Moeran’s Serenade in G (1948) debuted a Royal Albert Hall Promenade Concert under Basil Cameron. Originally set as eight movements, the piece bore some editing, being considered overlong: the Intermezzo and Forlana were removed, only to be restored in the 1996 edition here employed by JoAnn Falletta. A suite clearly “in olden style,” its pomp and quasi-Elizabethan pathos suggest that Moeran had taken his cues from Peter Warlock. Muted strings and warm cellos provide the tender affect for the second movement Air. The restored movements, Intermezzo and Forlana, inject a serious, even dark tone to the otherwise jovial proceedings. The song “Maltworms” may well underlie the fleetly rambunctious Galop movement, whose tune Warlock and Moeran had collaborated.

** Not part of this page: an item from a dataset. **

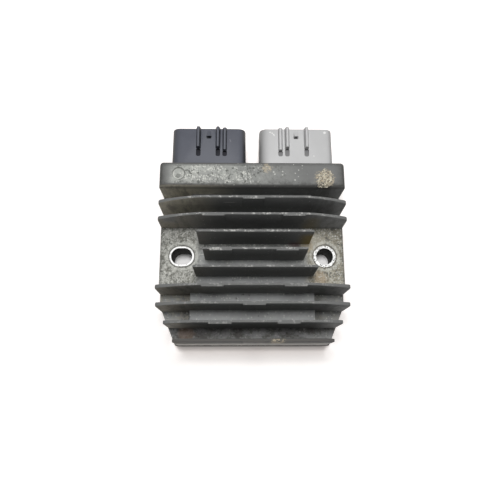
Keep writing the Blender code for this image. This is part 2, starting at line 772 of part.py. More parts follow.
def can_capacitor():
    """A can that lies along X: a turned profile with the rolled groove near its sealed end."""
    radius = CAN_DIAMETER / 2
    groove = CAN_GROOVE
    half = CAN_LENGTH / 2
    roll = CAN_ROLL - half
    profile = [
        (0, half),
        (radius - groove, half),
        (radius, half - groove),
        (radius, roll + groove),
        (radius - groove, roll),
        (radius, roll - groove),
        (radius, -half + groove),
        (radius - groove, -half),
        (0, -half),
    ]
    shape = bmesh.new()
    line = [shape.verts.new((x, 0, z)) for x, z in profile]
    for pair in zip(line, line[1:]):
        shape.edges.new(pair)
    mesh = bpy.data.meshes.new("reference_capacitor")
    shape.to_mesh(mesh)
    shape.free()
    can = add("reference_capacitor", mesh, "capacitor_can", (CAPACITOR_PLACE, BOARD_Y, BOARD_SEAT + radius))
    can.rotation_euler = (0, math.radians(90), 0)
    turn = can.modifiers.new("turned", "SCREW")
    turn.steps = turn.render_steps = MEDIUM
    turn.use_merge_vertices = True
    turn.merge_threshold = 0.00001
    return can


def resistor_place(i):
    return ((i - 1) * PACKAGE_PITCH, BOARD_Y - PACKAGE_ROW / 2, BOARD_SEAT)


def sense_resistors():
    width, depth, height = RESISTOR_SIZE
    cap_width, cap_depth, cap_height = RESISTOR_CAP
    for i in range(PACKAGE_COUNT):
        place = resistor_place(i)
        lift = (cap_height - height) / 2
        name = f"sense_resistor_{i + 1}"
        low = (-width / 2 + cap_width / 2, -depth / 2, lift)
        high = (width / 2 - cap_width / 2, depth / 2, lift + height)
        body = block(name, low, high, "resistor_body", place)
        for side in (-1, 1):
            inner, outer = sorted((side * (width / 2 - cap_width), side * width / 2))
            cap_low = (inner, -cap_depth / 2, 0)
            cap_high = (outer, cap_depth / 2, cap_height)
            join(body, block(f"{name}_cap_{side}", cap_low, cap_high, place=place))
        apply_modifiers(body)


def pocket(name, place, size, below=False):
    """Room for a piece of the given size in the resin: on its place, or hanging below it."""
    width, depth, height = size
    x, y, z = place
    if below:
        low_z, high_z = z - height - CLEARANCE, z + OVERLAP
    else:
        low_z, high_z = z - 2 * CLEARANCE, z + height + CLEARANCE
    low = (x - width / 2 - CLEARANCE, y - depth / 2 - CLEARANCE, low_z)
    high = (x + width / 2 + CLEARANCE, y + depth / 2 + CLEARANCE, high_z)
    return block(f"{name}_pocket", low, high)


def potting_compound():
    """The resin: the cavity's own shape, less the pieces that it was poured round."""
    south, north = CAVITY_SOUTH + CLEARANCE, HEADER_CAVITY_NORTH - CLEARANCE
    head_south = HEADER_CAVITY_SOUTH + CLEARANCE
    radius = CAVITY_CORNER - CLEARANCE
    main = rounded_box(2 * (CAVITY_HALF - CLEARANCE), north - south, radius, (0, (north + south) / 2))
    head = rounded_box(
        2 * (HEADER_CAVITY_HALF - CLEARANCE), north - head_south, radius, (0, (north + head_south) / 2)
    )
    ceiling = HEADER_CAVITY_CEILING - CLEARANCE
    resin = extrude("potting_compound", head, POTTING_RECESS, ceiling, paint="potting_resin")
    join(resin, extrude("resin_under_roof", main, POTTING_RECESS, PACKAGE_TOP))

    head_half, substrate_south, substrate_north = substrate_head()
    low = (-head_half - CLEARANCE, CAVITY_SOUTH, PACKAGE_TOP)
    high = (head_half + CLEARANCE, substrate_north + CLEARANCE, SUBSTRATE_TOP + CLEARANCE)
    cut(resin, block("substrate_pocket", low, high))
    for name, side in (("stator", -1), ("output", 1)):
        place = shell_place(side)
        tail = shell_outline(CLEARANCE)
        cut(resin, extrude(f"{name}_tail_pocket", tail, SHELL_REAR - CLEARANCE, OVERLAP, "XZ", place=place))
        for i, offset in enumerate(blade_offsets()):
            half = BLADE_WIDTH / 2 + CLEARANCE
            bend = SHELL_REAR - BLADE_BEND - BLADE_THICKNESS - BLADE_FOOT
            low = (offset - half, bend - CLEARANCE, SUBSTRATE_TOP - SHELL_Z)
            high = (offset + half, SHELL_REAR + OVERLAP, BLADE_THICKNESS / 2 + CLEARANCE)
            cut(resin, block(f"{name}_blade_pocket_{i}", low, high, place=place))

    lead = LEAD_SIZE[1]
    tab = TAB_SIZE[1]
    for name, (x, y, z), row in package_places():
        size = (PACKAGE_SIZE[0], PACKAGE_SIZE[1] + lead + tab, PACKAGE_SIZE[2])
        cut(resin, pocket(name, (x, y + row * (tab - lead) / 2, z), size, below=True))
    cut(resin, pocket("control_board", (0, BOARD_Y, BOARD_BOTTOM + CLEARANCE), BOARD_SIZE))
    chip_room = (CHIP_SIZE[0], CHIP_SIZE[1] + 2 * CHIP_LEAD[1], CHIP_SIZE[2])
    cut(resin, pocket("controller_chip", chip_place(), chip_room))
    can_room = (CAN_LENGTH, CAN_DIAMETER, CAN_DIAMETER)
    cut(resin, pocket("filter_capacitor", (-CAPACITOR_PLACE, BOARD_Y, BOARD_SEAT), FILM_SIZE))
    cut(resin, pocket("reference_capacitor", (CAPACITOR_PLACE, BOARD_Y, BOARD_SEAT), can_room))
    resistor_room = (RESISTOR_SIZE[0], RESISTOR_CAP[1], RESISTOR_CAP[2])
    for i in range(PACKAGE_COUNT):
        cut(resin, pocket(f"sense_resistor_{i}", resistor_place(i), resistor_room))
    for i, centre in enumerate(pin_places()):
        hole = stadium(0, PIN_DIAMETER + 2 * CLEARANCE, centre, COARSE)
        low = BOARD_BOTTOM - PIN_PROTRUSION - CLEARANCE
        cut(resin, extrude(f"pin_pocket_{i}", hole, low, SUBSTRATE_BOTTOM + OVERLAP))
    apply_modifiers(resin)
    return resin


finned_housing()
keyed_shell("stator_connector_shell", -1, 1, "black_plastic")
keyed_shell("output_connector_shell", 1, -1, "grey_plastic")
blades()
power_substrate()
power_packages()
control_board()
controller_chip()
film_capacitor()
can_capacitor()
sense_resistors()
potting_compound()
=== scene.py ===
import json
import math
import random
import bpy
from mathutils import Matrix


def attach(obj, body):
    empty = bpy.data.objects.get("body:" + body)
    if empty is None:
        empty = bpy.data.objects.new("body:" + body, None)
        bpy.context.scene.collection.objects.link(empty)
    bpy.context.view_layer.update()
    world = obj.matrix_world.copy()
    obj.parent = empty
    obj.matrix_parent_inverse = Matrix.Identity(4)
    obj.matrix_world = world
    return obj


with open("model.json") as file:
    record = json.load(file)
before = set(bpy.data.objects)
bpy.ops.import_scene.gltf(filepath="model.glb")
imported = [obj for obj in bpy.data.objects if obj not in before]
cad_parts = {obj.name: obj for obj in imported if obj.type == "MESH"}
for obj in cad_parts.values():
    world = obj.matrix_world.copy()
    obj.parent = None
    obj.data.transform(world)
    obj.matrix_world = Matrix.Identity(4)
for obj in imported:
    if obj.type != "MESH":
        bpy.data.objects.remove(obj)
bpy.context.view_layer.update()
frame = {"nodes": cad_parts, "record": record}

from types import SimpleNamespace

import bmesh
import bpy
from mathutils import Vector, noise

NODES = frame["nodes"]
MM = 0.001

# Sizes and places on the part, in millimetres, for the wear that sits there
HOLE_Y = -10.9
HOLE_RADIUS = 4.45
RIGHT_HOLE_X = 38.1
SLOT_X = -36.9
SLOT_HALF_TRAVEL = 1.1
SLOT_RING_RADIUS = 5.28
ROUND_RING_RADIUS = 5.75
FIN_1_Y = 14.41
FIN_PITCH = 8.64
EAR_TOP = 15.0
EAR_SOUTH = -28.5
EAR_NORTH = 5.5
LEDGE_TOP = 9.0
LAST_LEDGE_Y = -47.0
SOUTH_END = -56.9
HEADER_TOP = 27.5
HEADER_SOUTH = 23.2
MARK_X = -38.2
MARK_Y = 30.16
MARK_RADIUS = 3.1
SHELL_TOP = 25.0
BLACK_NIB_X = -23.0
GREY_NIB_X = 23.4

# Stains: X and Y, and a radius where the stain is a ragged patch
YELLOW_PLACE = (30.0, -1.6)
DAMP_PLACE = (22.5, -3.8)
PALE_PATCH = (33.6, -2.6, 4.4)
BROWN_PATCH = (35.6, -22.6, 3.2)
RUST_PATCH = (-34.0, -50.5, 4.2)
SCAR_PATCH = (MARK_X - 0.3, MARK_Y - 1.2, 1.3)
EAR_FOOT_PATCH = (28.8, -5.2, 3.2)
HEADER_PATCH = (7.5, 33.6, 2.6)
LOW_END_PATCH = (11.2, -55.2, 3.0)

# Crumbs of corrosion on the header: middle and radius of the patch, then the crumbs themselves
CRUST_X = 37.6
CRUST_Y = 27.6
CRUST_RADIUS = 4.6
CRUMB_COUNT = 300
CRUMB_SIZES = (0.14, 0.38)
CRUMB_FLATNESS = 0.55
CRUMB_ROUGHNESS = 0.45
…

Strings, woodwinds, and horn comprise the nostalgic Minuet, in which the oboe introduces the folkish plaint. Rigadoon presents a lively rustic dance, a country hay, not far from the spirit of Dvorak. The Forlana proves the longest piece of the suite: rather angular and modal, it weaves its own spell, bucolic and passionately mysterious, at once. The concluding, snappily militant Epilogue returns to the tune of the opening Prologue, and the happy circle is complete.

Both Lonely Waters (1932) and Whythorne’s Shadow (1931) appeared under a common title, Two Pieces for Orchestra (1935). Lonely Waters (featuring soprano Rebekhah Coffey) is dedicated to Vaughan Williams. A rhapsody in miniature, it owes its distinctive color to Debussy and to Bax, weaving variants around a folk tune from East Norfolk. Only on the last page – after a dramatic ringing of the cymbals – does the singer intone a quatrain on finding oblivion in Nature, a rustic thought well preserved in the likes of Thomas Gray’s Elegy. A Renaissance madrigal provides the source for Wythorne’s Shadow, the original having been revived by Philip Heseltine. Scored for a small ensemble in Renaissance meter, the piece proceeds “through time” in its rustic haunts until it has embraced the modern harmony of its Janus-faced composer.